I need to think about this more—not tonight, too sleepy. But if such places exist, we need to work with those places and help to expand the solutions so they can work globally.

What are the geological features that would birth of post-consumer, post-ego paradigm?

Or, another way to think about this would be to have every locale do an inventory of its “personality” traits and learn what part of the solution it might be able to give birth to. I’m sure each locale has its own particular strengths—each locale might have something to contribute to a global solution.

I’ve got to give this more thought.

Sunday, October 11, 2009

We’re having a cold October. It got down into the low twenties the past two nights.  The garden is done.  I’m not even sure the chard made it through. When all is said and done the tomato harvest was 241 pounds. I could’ve gotten more if I had picked all of the green tomatoes but I let them go into the compost.

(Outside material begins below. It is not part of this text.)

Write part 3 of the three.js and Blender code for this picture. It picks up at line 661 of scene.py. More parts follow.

It was a good year in the garden. I canned tomato juice, tomato sauce, marinara, ketchup, hot sauce, salsa, and three kinds of pickles, froze tomato paste, pesto, zucchini, chard, and green beans, sun dried (well, oven dried) a batch of tomatoes, dried oregano, coriander seeds and dill seeds.  I’ve got a string of garlic, the small pile of butternut squash, beets still in the ground, piles of cantaloupe and watermelon (although mostly they didn’t ripen). I still have tomatoes on the counter, the giant bag of hot peppers to deal with, more chard waiting to be frozen and basil to be made into pesto.  Is still have to dig the last of the potatoes. Collin has a mountain of gourds (plus I donated all but one pie pumpkin because they just didn’t get big enough to bother with).

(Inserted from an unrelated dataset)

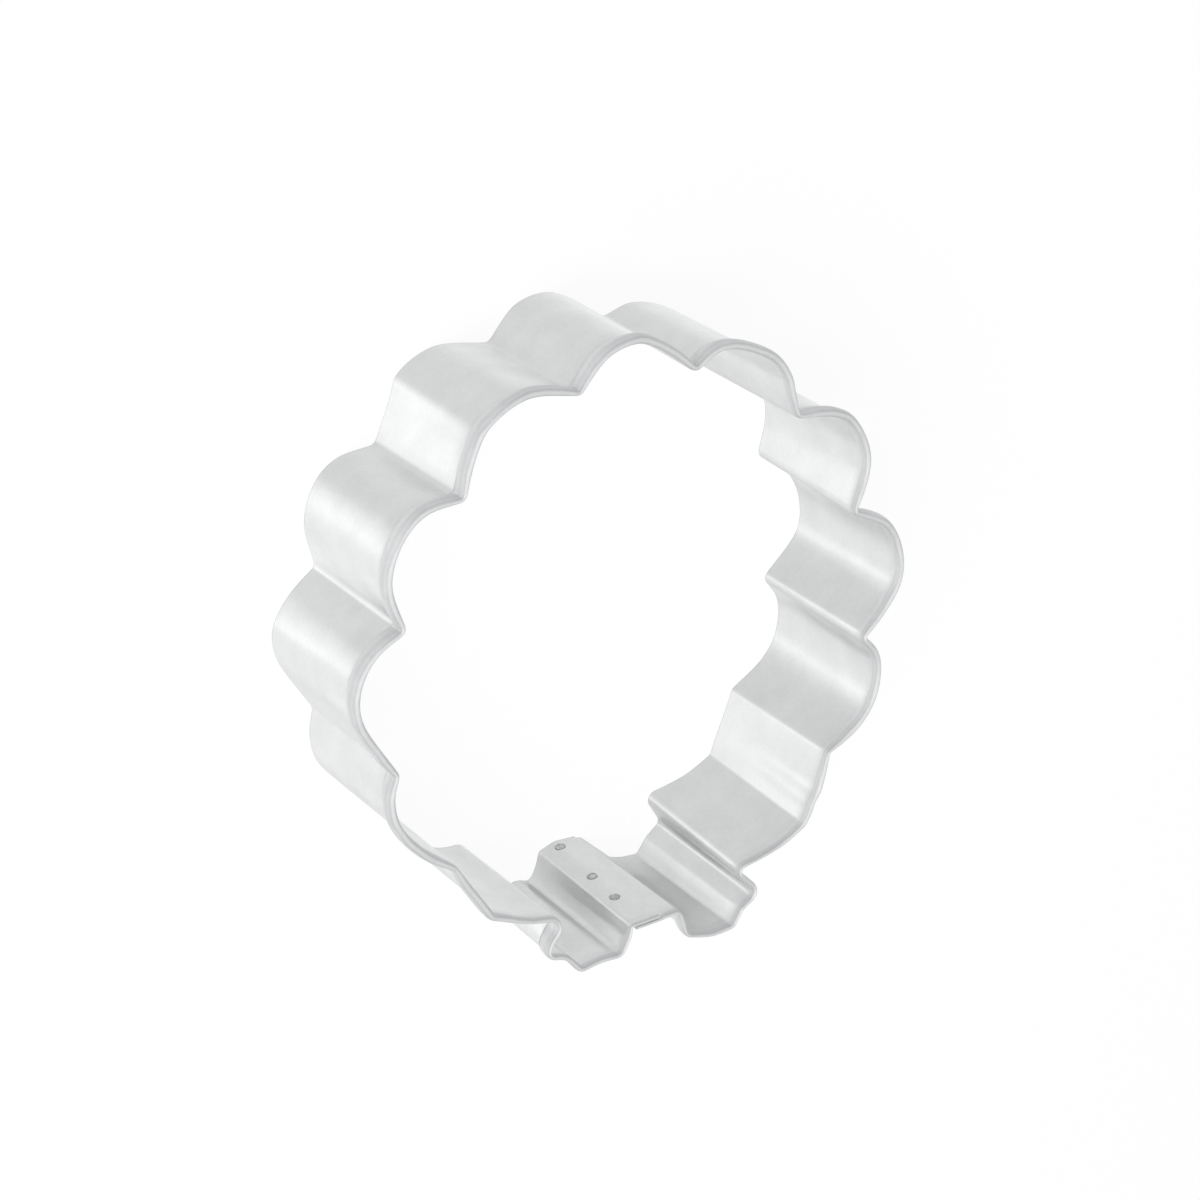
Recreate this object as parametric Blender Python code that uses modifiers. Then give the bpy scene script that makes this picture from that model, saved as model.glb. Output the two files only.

The failures this year were lima beans (again), the potatoes (darn grasshoppers), cabbage, and peas (I got a good harvest of snow peas, but only one serving’s worth of shell peas before the frost hit). The onions did poorly too. The sets I planted had their leaves snapped off by wind and hail so they didn’t bulb out very well, and the onions I planted from seed didn’t grow fast enough to produce full-sized bulbs.

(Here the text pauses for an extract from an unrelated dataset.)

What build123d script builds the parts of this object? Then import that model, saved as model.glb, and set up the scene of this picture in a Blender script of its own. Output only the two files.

But all in all it was a great year.  I can’t believe the season is over already. Next year will be even bigger and better. And next year I’ve GOT to get hens and rabbits.  That’s a must.

Friday, October 9, 2009

I’ve been getting really bad vibes they lately about the stability of our society. That’s on top of my regular doom and gloom about climate, population, and the environment. Despite the official line of bullcrap we’re hearing about the recession being almost over, I don’t believe we’ve even begun to see the worst of things. I still think we’re heading for something absolutely catastrophic—far worse than the Great Depression. They keep pumping fake trillions into the economy, as if that could possibly create any real change. It’s mere slight-of-hand. What’s the point of any of that when the dollar is totally worthless?

For so many reasons the time is now or never for converting to a steady-state economy. But it won’t happen.  The machine is too big. The only way it will happen is through catastrophic collapse of civilization, with the survivors having to rebuild from nothing—and who’s to say those survivors will be smart enough to do it right?

Personally I would like to survive the coming collapse just for the adventure of it, but at the moment I feel very ill prepared.

My most immediate goal is to deal with the food issue. I’d like to have a year or two of staples stockpiled. I normally have at least a month of food on hand simply because I tend to only do one shopping trip per month. But one month’s worth of food isn’t going to cut it. I need a big stockpile of beans, rice, flour, sprouting seeds, salt, yeast, sugar, etc., etc. I need a grain mill and a pressure canner. I need rabbits and chickens.  The list goes on and on. I need to practice foraging.  I need to learn about hunting and trapping. There’s so much to learn and acquire. Fortunately this is stuff I’ve always wanted to learn and do. Even if everything were peachy in the world at large, I’d still be working towards self-sufficiency. This just adds a sense of urgency to the process.